• _Directive_: The data must be written out once more, precisely as given.

--*--

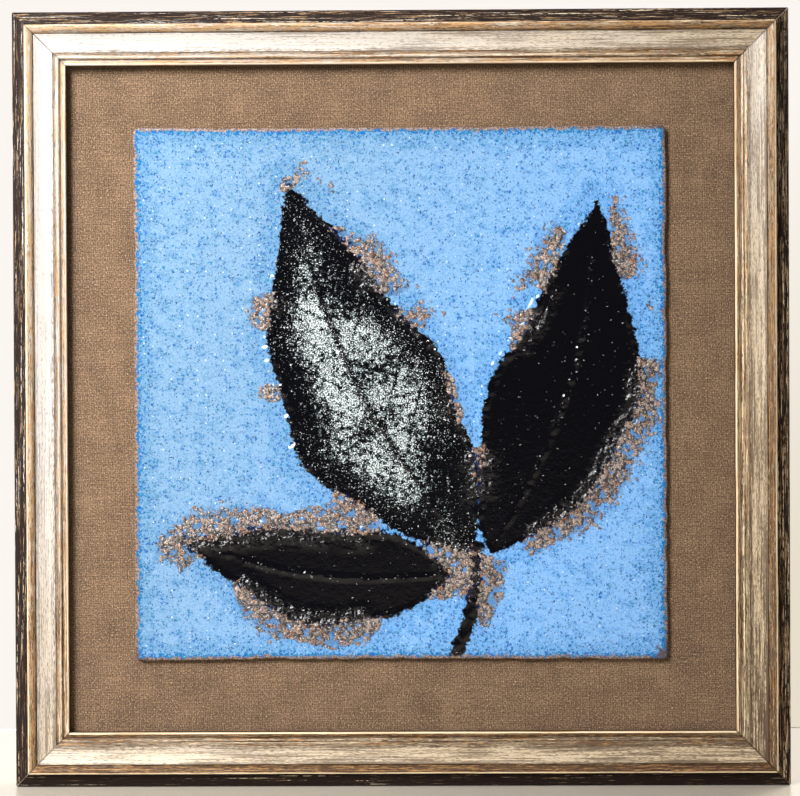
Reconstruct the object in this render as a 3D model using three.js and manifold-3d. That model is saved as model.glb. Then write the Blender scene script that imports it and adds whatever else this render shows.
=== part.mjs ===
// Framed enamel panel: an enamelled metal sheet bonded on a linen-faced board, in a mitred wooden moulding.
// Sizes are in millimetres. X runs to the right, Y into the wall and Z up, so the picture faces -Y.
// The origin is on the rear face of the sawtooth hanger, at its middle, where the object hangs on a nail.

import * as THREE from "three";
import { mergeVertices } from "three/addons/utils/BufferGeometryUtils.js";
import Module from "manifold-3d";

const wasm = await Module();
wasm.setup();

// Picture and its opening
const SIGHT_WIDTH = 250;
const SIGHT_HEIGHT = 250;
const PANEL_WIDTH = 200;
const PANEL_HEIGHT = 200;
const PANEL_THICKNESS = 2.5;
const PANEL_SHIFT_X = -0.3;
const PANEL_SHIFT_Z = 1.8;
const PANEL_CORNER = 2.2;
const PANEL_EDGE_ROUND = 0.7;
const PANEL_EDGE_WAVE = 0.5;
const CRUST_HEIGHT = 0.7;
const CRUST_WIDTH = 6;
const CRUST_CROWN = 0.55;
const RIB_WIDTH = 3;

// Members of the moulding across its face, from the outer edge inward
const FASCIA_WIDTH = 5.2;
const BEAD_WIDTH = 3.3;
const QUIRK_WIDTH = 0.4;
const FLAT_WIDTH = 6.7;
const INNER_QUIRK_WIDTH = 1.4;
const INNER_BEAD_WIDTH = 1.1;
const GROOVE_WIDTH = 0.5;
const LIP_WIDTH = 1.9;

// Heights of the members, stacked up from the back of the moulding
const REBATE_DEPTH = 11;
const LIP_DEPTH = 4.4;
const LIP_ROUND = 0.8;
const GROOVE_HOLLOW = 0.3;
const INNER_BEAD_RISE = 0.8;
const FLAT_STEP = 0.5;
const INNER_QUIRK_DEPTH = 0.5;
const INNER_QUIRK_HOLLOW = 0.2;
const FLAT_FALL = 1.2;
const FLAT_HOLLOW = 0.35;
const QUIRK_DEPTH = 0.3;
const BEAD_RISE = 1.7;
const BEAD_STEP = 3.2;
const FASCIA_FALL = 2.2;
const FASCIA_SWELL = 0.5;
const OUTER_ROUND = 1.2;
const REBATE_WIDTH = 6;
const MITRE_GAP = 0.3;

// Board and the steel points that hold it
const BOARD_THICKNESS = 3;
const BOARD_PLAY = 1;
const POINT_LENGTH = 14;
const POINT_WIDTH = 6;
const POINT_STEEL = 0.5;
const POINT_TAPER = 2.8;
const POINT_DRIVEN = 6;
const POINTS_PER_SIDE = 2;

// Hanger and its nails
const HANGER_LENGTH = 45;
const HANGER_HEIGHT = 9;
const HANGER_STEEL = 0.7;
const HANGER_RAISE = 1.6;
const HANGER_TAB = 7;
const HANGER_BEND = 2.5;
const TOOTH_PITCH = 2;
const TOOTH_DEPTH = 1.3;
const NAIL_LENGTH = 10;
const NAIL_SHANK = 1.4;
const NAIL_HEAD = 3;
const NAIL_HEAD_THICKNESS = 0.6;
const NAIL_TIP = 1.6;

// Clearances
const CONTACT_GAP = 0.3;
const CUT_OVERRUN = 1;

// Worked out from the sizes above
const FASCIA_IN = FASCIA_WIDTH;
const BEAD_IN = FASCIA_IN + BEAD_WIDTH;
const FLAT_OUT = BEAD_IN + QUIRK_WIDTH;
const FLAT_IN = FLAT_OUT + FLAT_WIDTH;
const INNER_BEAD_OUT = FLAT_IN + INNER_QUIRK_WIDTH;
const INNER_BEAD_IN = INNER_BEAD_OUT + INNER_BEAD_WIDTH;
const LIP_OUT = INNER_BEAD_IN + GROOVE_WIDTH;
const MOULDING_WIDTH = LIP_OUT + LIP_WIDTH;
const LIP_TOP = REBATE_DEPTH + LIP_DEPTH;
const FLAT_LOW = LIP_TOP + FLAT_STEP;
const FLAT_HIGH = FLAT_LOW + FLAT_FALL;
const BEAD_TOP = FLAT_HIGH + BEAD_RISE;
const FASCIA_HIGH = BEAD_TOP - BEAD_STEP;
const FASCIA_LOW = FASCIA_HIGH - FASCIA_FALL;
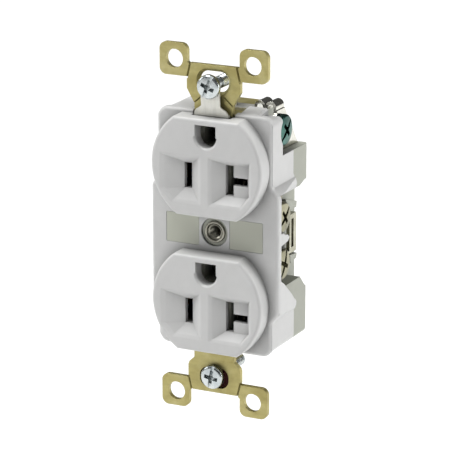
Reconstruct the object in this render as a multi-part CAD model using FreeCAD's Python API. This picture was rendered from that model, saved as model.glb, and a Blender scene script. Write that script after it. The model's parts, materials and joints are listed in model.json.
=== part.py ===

--*--

• _Solution for this exercise_:
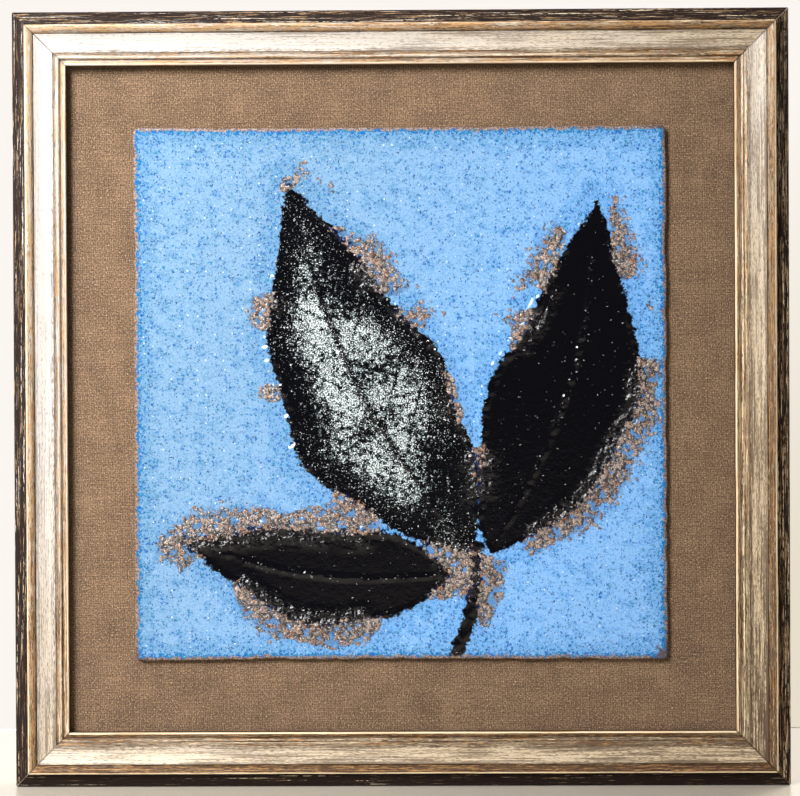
Reconstruct the object in this render as a 3D model using three.js and manifold-3d. That model is saved as model.glb. Then write the Blender scene script that imports it and adds whatever else this render shows.
=== part.mjs ===
// Framed enamel panel: an enamelled metal sheet bonded on a linen-faced board, in a mitred wooden moulding.
// Sizes are in millimetres. X runs to the right, Y into the wall and Z up, so the picture faces -Y.
// The origin is on the rear face of the sawtooth hanger, at its middle, where the object hangs on a nail.

import * as THREE from "three";
import { mergeVertices } from "three/addons/utils/BufferGeometryUtils.js";
import Module from "manifold-3d";

const wasm = await Module();
wasm.setup();

// Picture and its opening
const SIGHT_WIDTH = 250;
const SIGHT_HEIGHT = 250;
const PANEL_WIDTH = 200;
const PANEL_HEIGHT = 200;
const PANEL_THICKNESS = 2.5;
const PANEL_SHIFT_X = -0.3;
const PANEL_SHIFT_Z = 1.8;
const PANEL_CORNER = 2.2;
const PANEL_EDGE_ROUND = 0.7;
const PANEL_EDGE_WAVE = 0.5;
const CRUST_HEIGHT = 0.7;
const CRUST_WIDTH = 6;
const CRUST_CROWN = 0.55;
const RIB_WIDTH = 3;

// Members of the moulding across its face, from the outer edge inward
const FASCIA_WIDTH = 5.2;
const BEAD_WIDTH = 3.3;
const QUIRK_WIDTH = 0.4;
const FLAT_WIDTH = 6.7;
const INNER_QUIRK_WIDTH = 1.4;
const INNER_BEAD_WIDTH = 1.1;
const GROOVE_WIDTH = 0.5;
const LIP_WIDTH = 1.9;

// Heights of the members, stacked up from the back of the moulding
const REBATE_DEPTH = 11;
const LIP_DEPTH = 4.4;
const LIP_ROUND = 0.8;
const GROOVE_HOLLOW = 0.3;
const INNER_BEAD_RISE = 0.8;
const FLAT_STEP = 0.5;
const INNER_QUIRK_DEPTH = 0.5;
const INNER_QUIRK_HOLLOW = 0.2;
const FLAT_FALL = 1.2;
const FLAT_HOLLOW = 0.35;
const QUIRK_DEPTH = 0.3;
const BEAD_RISE = 1.7;
const BEAD_STEP = 3.2;
const FASCIA_FALL = 2.2;
const FASCIA_SWELL = 0.5;
const OUTER_ROUND = 1.2;
const REBATE_WIDTH = 6;
const MITRE_GAP = 0.3;

// Board and the steel points that hold it
const BOARD_THICKNESS = 3;
const BOARD_PLAY = 1;
const POINT_LENGTH = 14;
const POINT_WIDTH = 6;
const POINT_STEEL = 0.5;
const POINT_TAPER = 2.8;
const POINT_DRIVEN = 6;
const POINTS_PER_SIDE = 2;

// Hanger and its nails
const HANGER_LENGTH = 45;
const HANGER_HEIGHT = 9;
const HANGER_STEEL = 0.7;
const HANGER_RAISE = 1.6;
const HANGER_TAB = 7;
const HANGER_BEND = 2.5;
const TOOTH_PITCH = 2;
const TOOTH_DEPTH = 1.3;
const NAIL_LENGTH = 10;
const NAIL_SHANK = 1.4;
const NAIL_HEAD = 3;
const NAIL_HEAD_THICKNESS = 0.6;
const NAIL_TIP = 1.6;

// Clearances
const CONTACT_GAP = 0.3;
const CUT_OVERRUN = 1;

// Worked out from the sizes above
const FASCIA_IN = FASCIA_WIDTH;
const BEAD_IN = FASCIA_IN + BEAD_WIDTH;
const FLAT_OUT = BEAD_IN + QUIRK_WIDTH;
const FLAT_IN = FLAT_OUT + FLAT_WIDTH;
const INNER_BEAD_OUT = FLAT_IN + INNER_QUIRK_WIDTH;
const INNER_BEAD_IN = INNER_BEAD_OUT + INNER_BEAD_WIDTH;
const LIP_OUT = INNER_BEAD_IN + GROOVE_WIDTH;
const MOULDING_WIDTH = LIP_OUT + LIP_WIDTH;
const LIP_TOP = REBATE_DEPTH + LIP_DEPTH;
const FLAT_LOW = LIP_TOP + FLAT_STEP;
const FLAT_HIGH = FLAT_LOW + FLAT_FALL;
const BEAD_TOP = FLAT_HIGH + BEAD_RISE;
const FASCIA_HIGH = BEAD_TOP - BEAD_STEP;
const FASCIA_LOW = FASCIA_HIGH - FASCIA_FALL;
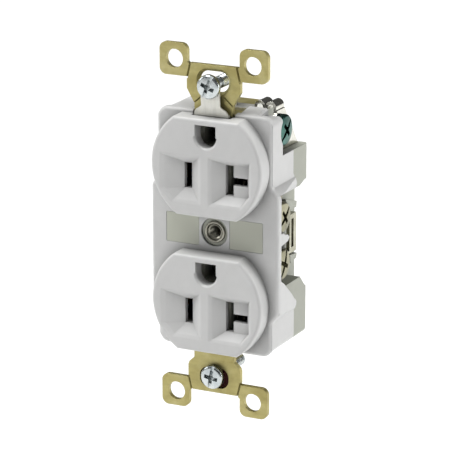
Reconstruct the object in this render as a multi-part CAD model using FreeCAD's Python API. This picture was rendered from that model, saved as model.glb, and a Blender scene script. Write that script after it. The model's parts, materials and joints are listed in model.json.
=== part.py ===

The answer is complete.